▶ **What is being asked**: Say how many lines contain the word "names". Only the number should be given.

▶ **Collected data**:
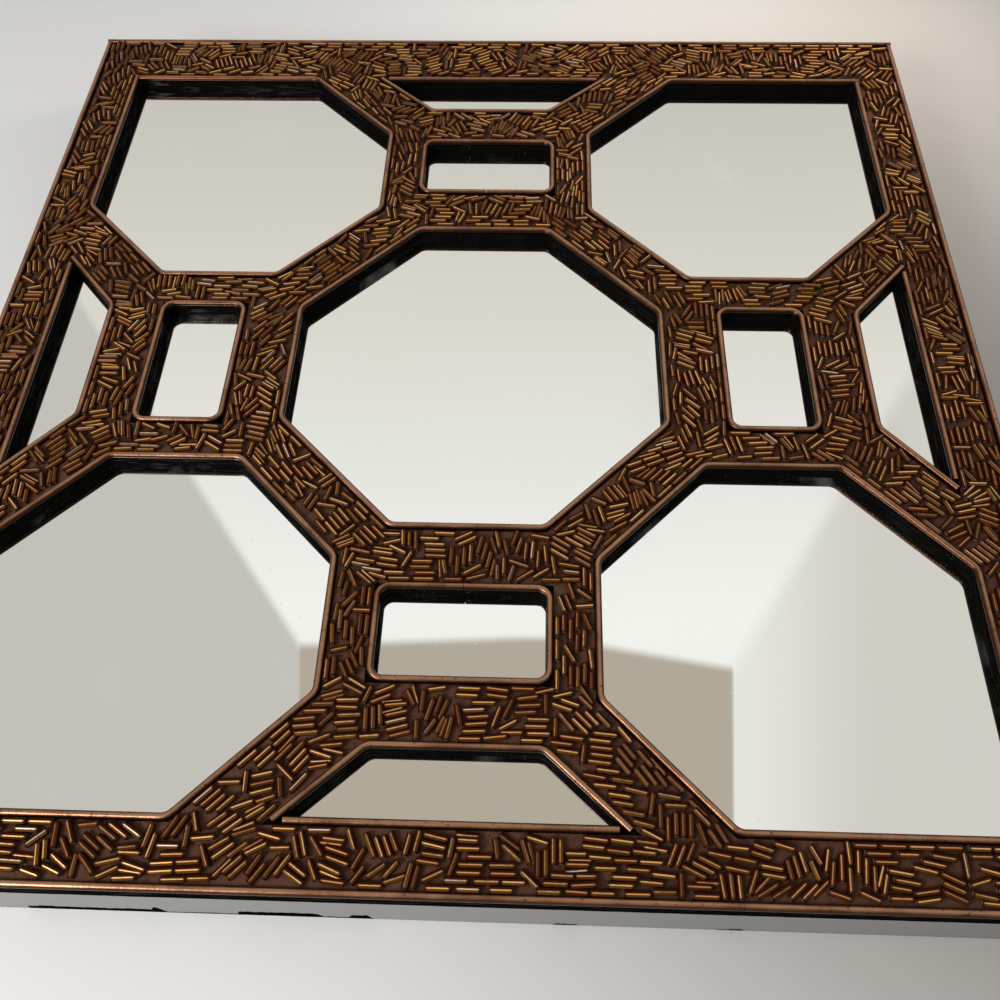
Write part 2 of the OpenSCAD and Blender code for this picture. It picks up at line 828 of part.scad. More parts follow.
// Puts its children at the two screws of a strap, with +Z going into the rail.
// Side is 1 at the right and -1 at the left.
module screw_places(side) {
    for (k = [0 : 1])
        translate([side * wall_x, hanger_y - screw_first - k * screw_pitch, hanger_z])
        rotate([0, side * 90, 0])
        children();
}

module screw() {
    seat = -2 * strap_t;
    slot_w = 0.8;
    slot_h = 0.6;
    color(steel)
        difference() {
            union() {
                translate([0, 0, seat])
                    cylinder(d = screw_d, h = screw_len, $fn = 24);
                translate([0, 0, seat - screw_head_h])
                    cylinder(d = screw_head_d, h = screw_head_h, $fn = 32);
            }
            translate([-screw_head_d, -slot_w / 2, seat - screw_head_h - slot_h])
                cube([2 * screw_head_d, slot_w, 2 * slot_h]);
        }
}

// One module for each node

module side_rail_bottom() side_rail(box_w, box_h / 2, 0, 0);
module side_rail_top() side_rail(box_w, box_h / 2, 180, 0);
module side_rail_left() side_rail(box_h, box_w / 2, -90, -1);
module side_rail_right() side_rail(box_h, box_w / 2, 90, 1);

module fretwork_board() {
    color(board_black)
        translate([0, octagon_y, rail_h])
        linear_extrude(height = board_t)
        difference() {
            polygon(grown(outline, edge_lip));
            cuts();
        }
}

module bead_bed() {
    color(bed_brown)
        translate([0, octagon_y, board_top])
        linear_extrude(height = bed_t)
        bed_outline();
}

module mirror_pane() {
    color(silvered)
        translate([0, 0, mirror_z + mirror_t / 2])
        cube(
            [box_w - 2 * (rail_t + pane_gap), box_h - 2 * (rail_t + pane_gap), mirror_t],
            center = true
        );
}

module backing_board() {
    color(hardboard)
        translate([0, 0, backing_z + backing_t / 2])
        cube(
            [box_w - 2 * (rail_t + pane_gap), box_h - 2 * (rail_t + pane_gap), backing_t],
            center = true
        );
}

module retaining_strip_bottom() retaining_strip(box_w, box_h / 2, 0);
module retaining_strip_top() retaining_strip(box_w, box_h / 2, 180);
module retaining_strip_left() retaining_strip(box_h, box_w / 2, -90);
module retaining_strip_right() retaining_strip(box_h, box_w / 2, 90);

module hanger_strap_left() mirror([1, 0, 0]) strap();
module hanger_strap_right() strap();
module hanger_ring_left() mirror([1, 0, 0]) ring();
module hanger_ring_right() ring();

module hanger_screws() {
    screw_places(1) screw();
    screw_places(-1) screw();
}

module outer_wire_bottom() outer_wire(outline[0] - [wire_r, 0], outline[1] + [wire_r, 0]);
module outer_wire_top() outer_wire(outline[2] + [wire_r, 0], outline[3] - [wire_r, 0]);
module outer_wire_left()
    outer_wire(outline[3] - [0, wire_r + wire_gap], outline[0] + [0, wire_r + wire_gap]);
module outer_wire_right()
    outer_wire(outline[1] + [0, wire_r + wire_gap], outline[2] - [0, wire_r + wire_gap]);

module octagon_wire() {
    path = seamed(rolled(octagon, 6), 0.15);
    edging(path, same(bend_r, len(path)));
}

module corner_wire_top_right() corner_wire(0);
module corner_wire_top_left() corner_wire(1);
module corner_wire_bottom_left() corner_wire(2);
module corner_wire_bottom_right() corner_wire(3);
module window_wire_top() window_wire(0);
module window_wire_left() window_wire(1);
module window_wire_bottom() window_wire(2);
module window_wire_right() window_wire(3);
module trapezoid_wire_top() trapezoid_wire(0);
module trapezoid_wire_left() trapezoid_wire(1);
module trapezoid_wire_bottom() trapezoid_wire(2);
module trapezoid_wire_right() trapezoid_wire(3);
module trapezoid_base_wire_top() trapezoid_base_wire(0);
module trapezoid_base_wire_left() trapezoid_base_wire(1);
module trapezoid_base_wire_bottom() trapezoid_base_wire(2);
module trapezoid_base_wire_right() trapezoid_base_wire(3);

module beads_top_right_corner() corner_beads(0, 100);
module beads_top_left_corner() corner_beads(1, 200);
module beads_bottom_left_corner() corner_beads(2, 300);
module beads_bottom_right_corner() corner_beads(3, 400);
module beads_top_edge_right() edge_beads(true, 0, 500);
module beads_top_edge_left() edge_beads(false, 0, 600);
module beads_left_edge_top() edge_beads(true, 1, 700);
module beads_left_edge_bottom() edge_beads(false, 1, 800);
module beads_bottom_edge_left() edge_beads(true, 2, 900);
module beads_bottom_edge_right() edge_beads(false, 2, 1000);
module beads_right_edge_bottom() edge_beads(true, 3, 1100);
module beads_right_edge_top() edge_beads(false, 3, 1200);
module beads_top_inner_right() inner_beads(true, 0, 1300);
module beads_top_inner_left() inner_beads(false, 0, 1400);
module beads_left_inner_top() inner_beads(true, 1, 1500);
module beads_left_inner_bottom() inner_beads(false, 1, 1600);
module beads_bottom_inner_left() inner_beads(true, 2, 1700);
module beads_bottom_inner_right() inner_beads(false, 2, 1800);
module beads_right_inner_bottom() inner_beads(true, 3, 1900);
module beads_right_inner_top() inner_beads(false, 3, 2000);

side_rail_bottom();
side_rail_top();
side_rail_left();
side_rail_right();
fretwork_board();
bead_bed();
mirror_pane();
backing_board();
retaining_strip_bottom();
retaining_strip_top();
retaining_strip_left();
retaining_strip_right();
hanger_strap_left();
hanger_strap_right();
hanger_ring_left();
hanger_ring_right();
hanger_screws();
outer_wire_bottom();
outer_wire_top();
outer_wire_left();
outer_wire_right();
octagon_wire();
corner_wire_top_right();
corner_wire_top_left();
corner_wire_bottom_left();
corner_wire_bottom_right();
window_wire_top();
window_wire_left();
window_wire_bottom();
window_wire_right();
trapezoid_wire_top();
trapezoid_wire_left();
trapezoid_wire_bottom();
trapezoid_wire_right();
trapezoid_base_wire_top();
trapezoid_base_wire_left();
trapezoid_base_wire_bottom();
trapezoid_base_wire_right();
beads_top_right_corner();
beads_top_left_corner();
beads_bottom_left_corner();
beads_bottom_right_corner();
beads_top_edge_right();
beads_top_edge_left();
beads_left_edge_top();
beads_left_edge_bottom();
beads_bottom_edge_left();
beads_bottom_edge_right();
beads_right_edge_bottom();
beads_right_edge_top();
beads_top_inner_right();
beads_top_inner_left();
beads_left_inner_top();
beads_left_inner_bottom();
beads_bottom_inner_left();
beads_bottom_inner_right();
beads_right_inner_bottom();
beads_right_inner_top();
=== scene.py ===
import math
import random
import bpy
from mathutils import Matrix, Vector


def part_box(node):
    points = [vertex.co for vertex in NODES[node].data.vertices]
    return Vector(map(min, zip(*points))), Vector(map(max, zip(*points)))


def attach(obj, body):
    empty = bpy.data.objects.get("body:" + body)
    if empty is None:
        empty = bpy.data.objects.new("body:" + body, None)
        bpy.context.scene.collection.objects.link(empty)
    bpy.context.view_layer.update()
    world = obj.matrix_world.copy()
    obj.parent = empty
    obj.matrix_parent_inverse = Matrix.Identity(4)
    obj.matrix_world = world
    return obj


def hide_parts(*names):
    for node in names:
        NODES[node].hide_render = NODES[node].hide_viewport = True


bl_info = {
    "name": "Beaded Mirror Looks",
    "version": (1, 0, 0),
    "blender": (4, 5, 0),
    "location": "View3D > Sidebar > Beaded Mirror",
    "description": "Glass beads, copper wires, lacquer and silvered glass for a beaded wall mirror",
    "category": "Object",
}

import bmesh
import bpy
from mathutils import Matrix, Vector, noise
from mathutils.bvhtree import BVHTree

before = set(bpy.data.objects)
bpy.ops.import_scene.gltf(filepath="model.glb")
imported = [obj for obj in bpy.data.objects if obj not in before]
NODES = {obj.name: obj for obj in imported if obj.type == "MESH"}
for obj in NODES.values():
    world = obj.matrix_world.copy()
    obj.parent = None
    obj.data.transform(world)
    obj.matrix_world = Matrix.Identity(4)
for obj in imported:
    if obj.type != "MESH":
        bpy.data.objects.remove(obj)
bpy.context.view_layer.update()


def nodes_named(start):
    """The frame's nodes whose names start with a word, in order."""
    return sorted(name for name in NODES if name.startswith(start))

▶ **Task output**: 3